BC Professor of Law Kent Greenfield, who mentored James Kirwan '23 of the Carroll School of Management, on a project related to experiences of students of color that contributed to feelings of isolation, alienation and/or imposter syndrome, had similar praise for the program participants.
“These young scholars are so very impressive,” said Greenfield. “They’re insightful, hard-working, poised, and smart, and they’re channeling their passions, experiences, and commitments into scholarly projects that will be instrumental not only in their own growth as thinkers but also in the pursuit of knowledge and understanding more broadly.”

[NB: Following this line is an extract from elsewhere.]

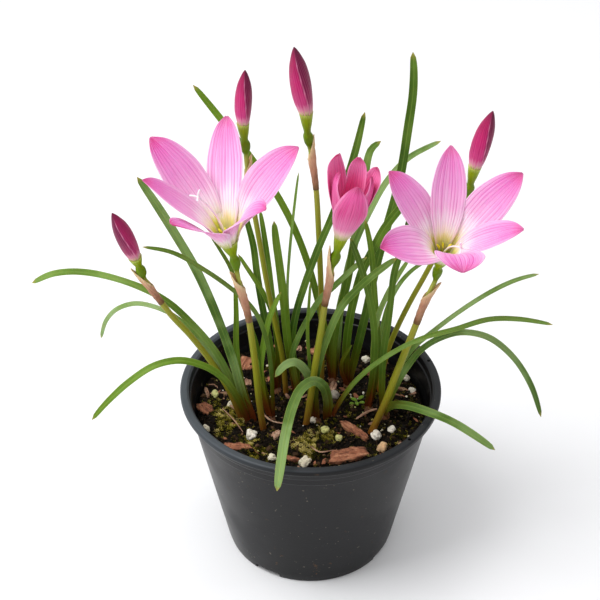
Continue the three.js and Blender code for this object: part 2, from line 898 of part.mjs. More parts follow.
// Six stamens round a style that ends in three lobes, standing on the flower's floor.
function stamensOf(bloom, { mouthAt, axis }) {
  const floor = mouthAt.clone().addScaledVector(axis, 2 * seatGap + floorSize.height);
  const side = axis.clone().cross(new THREE.Vector3(1, 0, 0)).normalize();
  const other = axis.clone().cross(side);
  const round = (turn, r, h) =>
    floor
      .clone()
      .addScaledVector(axis, h)
      .addScaledVector(side, r * Math.cos(turn))
      .addScaledVector(other, r * Math.sin(turn));
  const pieces = [rod([round(0, 0, 0), round(0, 0, 0.9)], [1.5, 1.3], 6)];
  const { filament, anther, antherLength, lobe } = stamenSize;
  const { reach, spread } = bloom.stamens;
  for (let k = 0; k < 6; k++) {
    const turn = (Math.PI * k) / 3;
    const low = round(turn, spread - 0.3, reach - antherLength / 2);
    const middle = round(turn, spread, reach);
    const high = round(turn, spread + 0.3, reach + antherLength / 2);
    pieces.push(rod([round(turn, 1, 0.4), low, middle, high], [filament, filament, anther, 0.3], 3));
  }
  const styleEnd = seenFrom(bloom.style.tip, mouthAt, bloom.style.length, false);
  const bend = floor.clone().addScaledVector(axis, 0.5 * bloom.style.length);
  const curve = new THREE.QuadraticBezierCurve3(round(0, 0, 0.4), bend, styleEnd);
  const styleWay = [0, 1, 2, 3].map((i) => curve.getPoint(i / 3));
  pieces.push(rod(styleWay, styleWay.map(() => stamenSize.style), 3));
  const end = curve.getTangent(1);
  const lean = end.clone().cross(back).normalize();
  for (let k = 0; k < 3; k++) {
    const out = lean.clone().applyAxisAngle(end, (2 * Math.PI * k) / 3);
    const lobeEnd = styleEnd.clone().addScaledVector(end, lobe * 0.6).addScaledVector(out, lobe * 0.8);
    pieces.push(rod([styleEnd.clone().addScaledVector(end, -0.6), lobeEnd], [0.5, 0.4], 3));
  }
  return join(pieces);
}

// Radius of a closed bud at even steps from the mouth of its tube to its tip, as shares of the widest.
const budOutline = [0.66, 0.86, 0.97, 1, 0.95, 0.8, 0.5, 0.1];

// A closed bud: three outer tepals wrap it, so its section has three low lobes that wind round it.
function budOf({ bud, reach }, { mouthAt, mouthRadius, axis }) {
  const base = mouthAt.clone().addScaledVector(axis, seatGap);
  const tipAt = seenAt(bud.tip, mouthAt.y - 0.6 * reach);
  const middle = base.clone().lerp(tipAt, 0.45).addScaledVector(axis, 1.5);
  const curve = new THREE.QuadraticBezierCurve3(base, middle, tipAt);
  const sides = 12;
  let side = axis.clone().cross(new THREE.Vector3(0, 1, 0)).normalize();
  const rings = budOutline.map((widthShare, i) => {
    const share = i / (budOutline.length - 1);
    const forward = i === 0 ? axis : curve.getTangent(share);
    side = side.clone().addScaledVector(forward, -side.dot(forward)).normalize();
    const other = forward.clone().cross(side);
    const centre = curve.getPoint(share);
    return Array.from({ length: sides }, (_, j) => {
      const turn = (2 * Math.PI * j) / sides;
      const lobes = 1 + 0.07 * Math.cos(3 * turn + 2 * share);
      const r = i === 0 ? mouthRadius : bud.radius * widthShare * lobes;
      return centre
        .clone()
        .addScaledVector(side, r * Math.cos(turn))
        .addScaledVector(other, r * Math.sin(turn));
    });
  });
  return skin(rings);
}

// A round body from its profile of radius and height.
function turned(profile, sides) {
  const geometry = new THREE.LatheGeometry(profile.map(([r, z]) => new THREE.Vector2(r, z)), sides);
  geometry.rotateX(Math.PI / 2);
  return solid(geometry);
}

function wallRadius(z) {
  const top = pot.rimRadius - pot.lipWidth + pot.wall - pot.bandStep;
  return pot.baseRadius + ((top - pot.baseRadius) * z) / (pot.height - pot.lipDrop);
}

// The pot: a tapered wall with a stacking band under its lip, and drain notches at its foot.
function potSolid() {
  const { rimRadius, height, baseRadius, wall, lipWidth, lipDrop, lipRound } = pot;
  const { bandDrop, bandStep, sides } = pot;
  const bandFoot = height - bandDrop;
  const lipFoot = height - lipDrop;
  const innerRim = rimRadius - lipWidth;
  const profile = [
    [0, 0],
    [baseRadius - 1, 0],
    [baseRadius, 1],
    [wallRadius(bandFoot), bandFoot],
    [wallRadius(bandFoot) + bandStep, bandFoot + bandStep],
    [innerRim + wall, lipFoot],
    [rimRadius - 0.3, lipFoot],
    [rimRadius, lipFoot + lipRound],
    [rimRadius, height - lipRound],
    [rimRadius - lipRound, height],
    [innerRim + lipRound, height],
    [innerRim, height - lipRound],
    [innerRim - 0.2, lipFoot],
    [wallRadius(bandFoot) + bandStep - wall, bandFoot + bandStep],
    [wallRadius(bandFoot) - wall, bandFoot - 1],
    [baseRadius - wall, wall],
    [0, wall],
  ];
  let shell = turned(profile, sides);
  for (let k = 0; k < drain.count; k++) shell = shell.subtract(notchSolid(k));
  return shell;
}

// One drain notch: a wedge through the foot of the wall and the edge of the floor.
function notchSolid(k) {
  const middle = radians(drain.firstDegrees + (360 / drain.count) * k);
  const half = radians(drain.widthDegrees / 2);
  const corner = (r, turn, z) => new THREE.Vector3(r * Math.sin(turn), -r * Math.cos(turn), z);
  const inner = pot.baseRadius - drain.depth;
  const outer = pot.baseRadius + 4;
  const ring = (z, narrow) => [
    corner(inner, middle - half * narrow, z),
    corner(outer, middle - half * narrow, z),
    corner(outer, middle + half * narrow, z),
    corner(inner, middle + half * narrow, z),
  ];
  return skin([ring(-1, 1), ring(drain.height * 0.7, 1), ring(drain.height, 0.7)]);
}

// Height of the top of the potting mix, which is a little uneven and lies lower along the wall.
function soilTop(x, y) {
  const waves = Math.sin(0.31 * x + 1) * Math.cos(0.27 * y) + 0.6 * Math.sin(0.17 * x - 0.43 * y);
  return soil.level + soil.relief * waves - 0.0006 * (x * x + y * y);
}

function soilSolid(stemShapes, chipShapes) {
  const floor = pot.wall + soil.floorGap;
  const radiusAt = (z) => Math.min(wallRadius(z), wallRadius(z - 1)) - pot.wall - soil.wallGap;
  const rings = [];
  const ring = (r, z) =>
    Array.from({ length: soil.sides }, (_, j) => {
      const turn = (2 * Math.PI * (j + 0.5)) / soil.sides;
      const [x, y] = [r * Math.cos(turn), r * Math.sin(turn)];
      return new THREE.Vector3(x, y, z ?? soilTop(x, y));
    });
  rings.push(ring(0.5, floor));
  rings.push(ring(radiusAt(floor) - 0.6, floor));
  rings.push(ring(radiusAt(soil.level - 4), soil.level - 4));
  for (let i = soil.rings; i > 0; i--) rings.push(ring((radiusAt(soil.level - 4) * i) / soil.rings));
  rings.push(ring(0.5));
  let body = skin(rings);
  for (const [px, py, size] of perlite) {
    const at = onSoil([px, py]);
    const grain = new THREE.IcosahedronGeometry(size / 2, 0);
    grain.rotateX(px).rotateY(py);
    grain.translate(at.x, at.y, soilTop(at.x, at.y) + 0.2 * size);
    body = body.add(solid(grain));
  }
  for (const tuft of tufts) body = body.subtract(tuftHole(tuft));
  for (const shape of stemShapes) body = body.subtract(shape);
  for (const shape of chipShapes) body = body.subtract(shape);
  return body;
}

// The straight hole of a flower stem's foot.
function stemHole({ curve, radius, length }) {
  const foot = curve.getPointAt(0);
  const above = curve.getPointAt((stemSize.foot + 5) / length);
  const way = above.clone().sub(foot).normalize();
  const from = foot.clone().addScaledVector(way, -seatGap);
  return rod([from, above], [radius + stemSize.holeGap, radius + stemSize.holeGap], stemSize.sides);
}

// A bark chip's outline, as shares of its length and width.
const chipOutline = [
  [-0.5, -0.3], [-0.28, -0.5], [0.24, -0.44], [0.5, -0.2], [0.46, 0.34], [0.1, 0.5], [-0.36, 0.42],
];

// An irregular slab of bark with sloping ends that lies on the mix. grow widens it all round.
function chipSolid({ at, size: [length, width, thick], heading }, grow = 0) {
  const middle = onSoil(at);
  const turn = radians(heading);
  const ring = (z, shrink) =>
    chipOutline.map(([u, v]) => {
      const [a, b] = [u * (length * shrink + 2 * grow), v * (width * shrink + 2 * grow)];
      return new THREE.Vector3(
        middle.x + a * Math.cos(turn) - b * Math.sin(turn),
        middle.y + a * Math.sin(turn) + b * Math.cos(turn),
        z,
      );
    });
  const bottom = soilTop(middle.x, middle.y) - 0.9;
  const [low, middling, high] = [bottom - grow, bottom + 0.6 * thick, bottom + thick + grow];
  return skin([ring(low, 0.94), ring(middling, 1), ring(high, 0.86)]);
}

const parts = Object.fromEntries(stems.map((stem) => [stem.name, stemParts(stem)]));
const stemHoles = Object.values(parts).map(stemHole);
const chipBeds = chips.map((chip) => chipSolid(chip, 0.35));

place("pot", potSolid(), colours.pot, 0.45);
place("potting_mix", soilSolid(stemHoles, chipBeds), colours.soil, 0.95);
for (const chip of chips) place("bark_chip_" + chip.name, chipSolid(chip), colours.bark, 0.85);
for (const tuft of tufts) place("bulb_and_leaves_" + tuft.name, tuftOf(tuft), colours.leaf, 0.5);
for (const stem of stems) {
  const made = parts[stem.name];
  const way = made.stations.map(({ share }) => made.curve.getPointAt(share));
  const radii = made.stations.map(({ r }) => r);
  place("flower_stem_" + stem.name, rod(way, radii, stemSize.sides), colours.stem, 0.5);
  place("sheath_" + stem.name, sheathOf(made), colours.sheath, 0.7);
  if (stem.bud) place("bud_" + stem.name, budOf(stem, made), colours.bud, 0.5);
}
for (const bloom of blooms) {
  place("flower_" + bloom.stem, flowerOf(bloom, parts[bloom.stem]), colours.tepal, 0.5);
  place("stamens_" + bloom.stem, stamensOf(bloom, parts[bloom.stem]), colours.stamen, 0.6);
}

export default plant;
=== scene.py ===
import bisect
import math
import random

import bmesh
import bpy
from mathutils import Matrix, Vector, noise


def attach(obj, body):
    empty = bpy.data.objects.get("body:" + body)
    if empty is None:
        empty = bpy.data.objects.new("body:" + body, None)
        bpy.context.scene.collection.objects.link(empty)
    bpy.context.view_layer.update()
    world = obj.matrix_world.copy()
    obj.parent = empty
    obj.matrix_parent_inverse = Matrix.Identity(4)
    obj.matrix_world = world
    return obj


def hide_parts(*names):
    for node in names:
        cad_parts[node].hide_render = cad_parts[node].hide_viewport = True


# A pink rain lily in a black nursery pot. Lengths are millimetres here until a mesh is made of them.
# Stems, leaves and petals are placed by where they show in the 600 pixel front picture.
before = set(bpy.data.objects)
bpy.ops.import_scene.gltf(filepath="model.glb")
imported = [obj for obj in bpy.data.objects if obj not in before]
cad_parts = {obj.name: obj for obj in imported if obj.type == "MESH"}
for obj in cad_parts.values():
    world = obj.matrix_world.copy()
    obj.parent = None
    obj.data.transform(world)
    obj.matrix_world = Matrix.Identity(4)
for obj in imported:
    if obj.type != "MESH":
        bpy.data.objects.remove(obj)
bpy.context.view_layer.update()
print("frame loaded:", len(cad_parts), "nodes")

mm = 0.001
soilLevel = 82
fullTurn = 2 * math.pi
rightWay, backWay, upWay = Vector((1, 0, 0)), Vector((0, 1, 0)), Vector((0, 0, 1))

# the eye of the front picture, and where its lines meet the plant
view = {"centre": 300, "focal": 1464, "distance": 700, "elevation": 35.8, "aim": (-5.3, 0, 147.3)}
tilt = math.radians(view["elevation"])
towardEye = upWay * math.sin(tilt) - backWay * math.cos(tilt)
pictureUp = upWay * math.cos(tilt) + backWay * math.sin(tilt)
eye = Vector(view["aim"]) + towardEye * view["distance"]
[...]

“I couldn't be more impressed,” said first-time mentor Colleen Simonelli, associate dean for undergraduate programs and clinical professor at the Connell School of Nursing, whose mentee, Karen Aldana '23, focused on the role of race on prenatal care experiences. “The program is also phenomenal in terms of the communication, the resources and the goal-oriented outcomes. It is so critical to continue to support these unbelievably talented students and encourage them to maximize their huge potential.”
“McNair has a really important mission and I'm grateful that BC has McNair programming on our campus,” said first-time mentor Lauren Honig, an assistant professor in the Political Science Department. “I was very impressed with the important and interesting research questions proposed by the students in the research symposium. My own advisee, (Morrissey College student) Aissata Diallo '23, had a fascinating research agenda, and I look forward to continuing to work with her on her projects and to learn from her research findings.”
“I started mentoring McNair Scholars 12 years ago, hoping I was going to be a part of shaping prosocial leaders for tomorrow and transferring professional knowledge and research skills to the next generations,” said Julia DeVoy, associate dean of undergraduate programs and students at the Lynch School. Her mentee, Kobe Hurtado '22 of the Carroll School, studied the role of college support programs in shaping students of color at predominantly white institutions.
“As I continued to work with BC McNairs, I quickly discovered that I was gaining as much—if not more—than I was giving,” added DeVoy. “I consistently gained new perspectives and topic insights from my research scholar mentees.”
“We are beyond proud of the work and accomplishments of all our McNair scholars, including our alumni,” said Chasneika Astacio, associate director of the McNair Scholars Program. “This year and a half was filled with many unknowns but our students continued to thrive. Thanks to all faculty mentors, program collaborators, and Learning to Learn staff. Without you our students will not be as prepared as they are to tackle BC and their graduate education dreams."